[PROBLEM STATEMENT]
Output, word for word, every line from the start of the listing down to and including the line that contains "inlet_d = 32; // [31:0.5:34]"; include nothing else.

[RECORDED DATA]
====

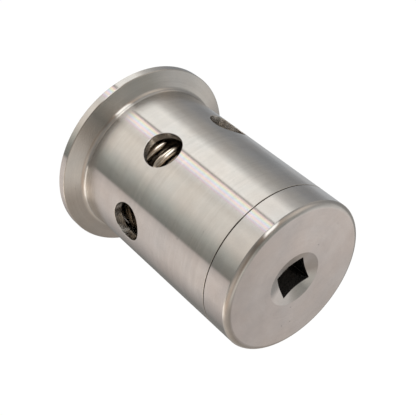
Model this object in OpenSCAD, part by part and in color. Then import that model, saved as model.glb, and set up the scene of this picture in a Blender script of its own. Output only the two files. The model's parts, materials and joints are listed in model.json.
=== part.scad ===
// Spring-loaded relief valve for a sanitary clamp ferrule.
// Millimetres. Z runs along the valve, up from the ferrule's sealing face to the end cap.

/* [Ferrule] */
// Diameter of the clamp flange
flange_d = 50.5; // [50:0.1:51]
// Height of the flange's straight rim
rim_h = 2.2; // [2:0.1:2.6]
// Slope of the flange's back, in degrees
flange_slope = 20; // [18:1:22]
// Middle diameter of the gasket groove
gasket_groove_d = 43.5; // [43.3:0.1:43.7]
// Radius of the gasket groove's round bottom
gasket_groove_r = 1.6; // [1.5:0.05:1.7]
// Depth of the gasket groove
gasket_groove_depth = 1.4; // [1.2:0.1:1.5]
// Diameter of the inlet recess
inlet_d = 32; // [31:0.5:34]

/* [Barrel] */
// Outside diameter of the barrel and the end cap
barrel_d = 40.5; // [40.4:0.1:40.8]
// Inside diameter of the spring chamber
chamber_d = 36.4; // [36.2:0.1:36.6]
// Height of the joint between barrel and end cap
joint_z = 53; // [52.9:0.1:53.1]
// Overall height of the valve
total_h = 61.2; // [60:0.1:63]
// Radius where the flange's back meets the barrel
root_r = 1.5; // [1:0.1:2]
// Number of vent windows
window_count = 6; // [4:1:6]
// Diameter of a vent window
window_d = 9.8; // [8:0.1:10.5]
// Height of the window centres
window_z = 22.5; // [21:0.1:24]

/* [Seat and poppet] */
// Bore of the seat insert
seat_bore_d = 21; // [20.5:0.1:21.2]
// Height of the sealing lip
seat_z = 7; // [6.9:0.05:7.1]
// How far the poppet lifts
poppet_lift = 5; // [3:0.5:5]
// Diameter of the guide stem
stem_d = 6; // [5.8:0.1:6.2]
// Radial clearance of the stem in its bush
stem_gap = 0.05; // [0.02:0.01:0.08]

/* [Spring] */
// Wire diameter
wire_d = 3; // [2.8:0.1:3]
// Outside diameter of the coils
spring_d = 32; // [31.8:0.1:32.2]
// Number of active turns between the two closed end turns
active_turns = 8; // [7:1:8]
// Direction in which the wire's lower tip lies, in degrees
spring_tip_turn = -62; // [-180:1:180]

/* [End cap] */
// Width across the flats of the square drive
drive_w = 8; // [7.8:0.1:8.2]
// Turn of the square drive, in degrees
drive_turn = -8; // [-45:1:45]
// Diameter of the countersink around the square drive
countersink_d = 14.5; // [13:0.1:16]
// Included angle of the countersink, in degrees
countersink_angle = 146; // [140:1:150]
// Radius of the cap's outer edge
cap_edge_r = 1.5; // [1:0.1:2]
// Outside diameter of the cap's thread
thread_d = 37.8; // [37.7:0.05:37.85]
// Pitch of the cap's thread
thread_pitch = 1.5; // [1.4:0.1:1.5]
// Length of the threaded spigot
spigot_h = 10; // [9.5:0.5:10]

/* [Hidden] */
$fn = 96;
e = 0.01;                 // overshoot of a cut
touch = 0.15;             // edge break where barrel and cap meet

// Ferrule and floor
flange_r = flange_d / 2;
rim_break = 0.25;
slope = tan(flange_slope);
barrel_r = barrel_d / 2;
inlet_r = inlet_d / 2;
inlet_h = 2.5;
floor_z = 6;
insert_step_z = 4;
insert_boss_r = 12.5;
insert_flange_r = 14.5;
chamber_r = chamber_d / 2;
chamber_corner_r = 1;
thread_bore_r = thread_d / 2 + 0.05;
thread_bore_z = joint_z - spigot_h - 2;
bore_break = 0.25;

// Seat insert
seat_bore_r = seat_bore_d / 2;
seat_lip_w = 1;
insert_lead = 1;
seat_oring_r = 0.6;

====

[EXERCISE RESULT]
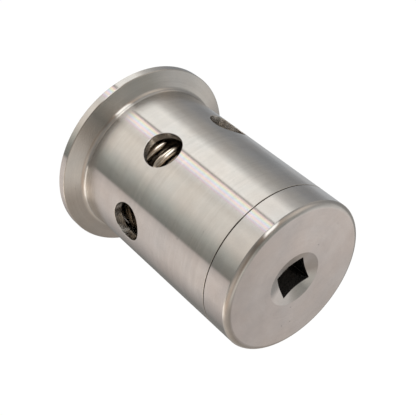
Model this object in OpenSCAD, part by part and in color. Then import that model, saved as model.glb, and set up the scene of this picture in a Blender script of its own. Output only the two files. The model's parts, materials and joints are listed in model.json.
=== part.scad ===
// Spring-loaded relief valve for a sanitary clamp ferrule.
// Millimetres. Z runs along the valve, up from the ferrule's sealing face to the end cap.

/* [Ferrule] */
// Diameter of the clamp flange
flange_d = 50.5; // [50:0.1:51]
// Height of the flange's straight rim
rim_h = 2.2; // [2:0.1:2.6]
// Slope of the flange's back, in degrees
flange_slope = 20; // [18:1:22]
// Middle diameter of the gasket groove
gasket_groove_d = 43.5; // [43.3:0.1:43.7]
// Radius of the gasket groove's round bottom
gasket_groove_r = 1.6; // [1.5:0.05:1.7]
// Depth of the gasket groove
gasket_groove_depth = 1.4; // [1.2:0.1:1.5]
// Diameter of the inlet recess
inlet_d = 32; // [31:0.5:34]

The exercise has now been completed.